Uses DFS + Memoization
"""
def minimum_total_DFS(triangle: List[List[int]]) -> int:
    def dfs(r, c): 
        if (r, c) in memo: 
            return memo[(r ,c)]

        if r == len(triangle)-1:   # reached the bottom
            return triangle[r][c]

        memo[(r ,c)] =  triangle[r][c] + min(dfs(r+1, c), dfs(r+1,c+1))
        return memo[(r ,c)] 

    memo = {}        
    return dfs(0,0)
1 Like

I think the graph has some typos
2
5 6
11 10 11 13
15 12 11 18 12 19 21 16

Really appreciate this, this is the real DP solution.

1 Like

Thanks for this DFS+Memoization solution!

Without any extra memory. Just update each entry in the triangle to hold its minimum path to the bottom of the triangle

using namespace std;

int minimum_total(std::vector<std::vector<int>> t) {
    for (int r = t.size() - 2; r >= 0; r--) {
        for(int c = 0; c <= r; c++ ) {
            t[r][c] +=  min(t[r + 1][c], t[r + 1][c + 1]); 
        }
    }
    
    return t[0][0];
}

test case 3 and 4 are wrong

This text in “DFS + Memoization” is incorrect: "or example, in the following diagram we see that the nodes labelled A and B depend on node C. ". Since it is a Top-Down solution, the C node should be the common child of node A and B, but the diagram shows C as the common parent.
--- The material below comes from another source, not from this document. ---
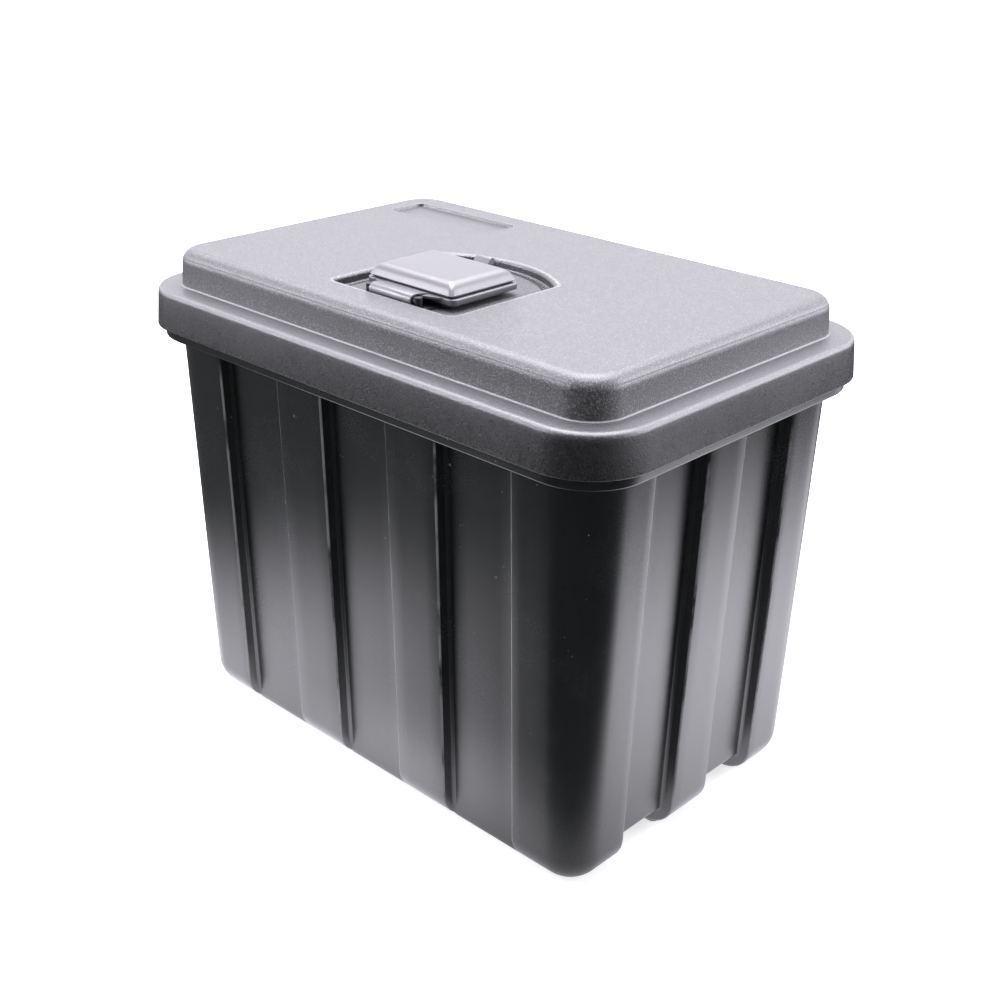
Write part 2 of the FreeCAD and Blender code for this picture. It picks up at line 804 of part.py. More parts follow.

https://leetcode.com/problems/triangle/

My DFS solution:

from typing import List
from math import inf

def minimum_total(triangle: List[List[int]]) -> int:
    # WRITE YOUR BRILLIANT CODE HERE
    dp = []
    for i in range(len(triangle)):
        dp.append([inf] * (i+1))
    dp[0][0] = triangle[0][0]

    for i in range(1,len(triangle)):
        dp[i][-1] = dp[i-1][-1] + triangle[i][-1]    
        dp[i][0] = dp[i-1][0] + triangle[i][0]
        for j in range(1,len(dp[i])-1):
            smaller = min(dp[i-1][j],dp[i-1][j-1])
            dp[i][j] = smaller + triangle[i][j]
    return min(dp[-1])

my top down solution

def minimum_total(triangle: List[List[int]]) -> int:
    
    def dfs(r, c, memo):
        if r in memo and c in memo[r]:
            return memo[r][c]
        
        if r == len(triangle):
            return 0
        
        down_left = dfs(r + 1, c, memo) + triangle[r][c]
        down_right = dfs(r + 1, c + 1, memo) + triangle[r][c]
        
        result = min(down_left, down_right)
        
        if r not in memo:
            memo[r] = {}
        
        memo[r][c] = result
        
        return result
        
    return dfs(0, 0, {})

def minimum_total(triangle: List[List[int]]) → int:
# WRITE YOUR BRILLIANT CODE HERE
dp = triangle[-1]

for r in range(len(triangle)-2, -1, -1):
    col_len = len(triangle[r])
    for c in range(col_len):
        dp[c] = triangle[r][c] + min(dp[c], dp[c+1])

return dp[0]

This is my bottomup approach and I find it very intuitive and readable. Since we are only concerned with the row below and the col number shrinks as we go up in the triangle, we only need to update the value of the dp[c] → where c corresponds to the col we are actually considering. Eventually, we get to the top where we are only interested in the c=1 and return the answer.

Java memory optimized solution with 1-dimension dp array:

    public static int minimumTotal(List<List<Integer>> triangle) {
        int[] dp = new int[triangle.get(triangle.size() - 1).size() + 1];

        for (int row = triangle.size() - 1; row >= 0; row--) {
            for (int level = 0; level < triangle.get(row).size(); level++) {
                dp[level] = triangle.get(row).get(level) + Math.min(dp[level], dp[level + 1]);
            }

        }

        return dp[0];
    }

I solve it like this:

int minimum_total(std::vector<std::vector<int>> triangle) {
    if(triangle.size() == 0)
    {
        return 0;
    }
    std::vector<std::vector<int>> arr;
    arr.emplace_back(triangle.at(0));
    for(int i = 1; i < triangle.size(); ++i)
    {
        std::vector<int> tmp(triangle.at(i).size(), 
                             std::numeric_limits<int>::max());
        
        for(int j = 0; j < arr.back().size(); ++j)
        {
            int adjacent_left = j;
            int adjacent_right = j + 1;
            
            tmp.at(adjacent_left) = std::min(tmp.at(adjacent_left), 
                                             arr.back().at(j) + triangle.at(i).at(adjacent_left));
            tmp.at(adjacent_right) = std::min(tmp.at(adjacent_right), 
                                              arr.back().at(j) + triangle.at(i).at(adjacent_right));
        }
        arr.emplace_back(tmp);
    }
    return *std::min_element(arr.back().begin(), arr.back().end());
}

Apparently, at least in terms of speed, I also got n^2.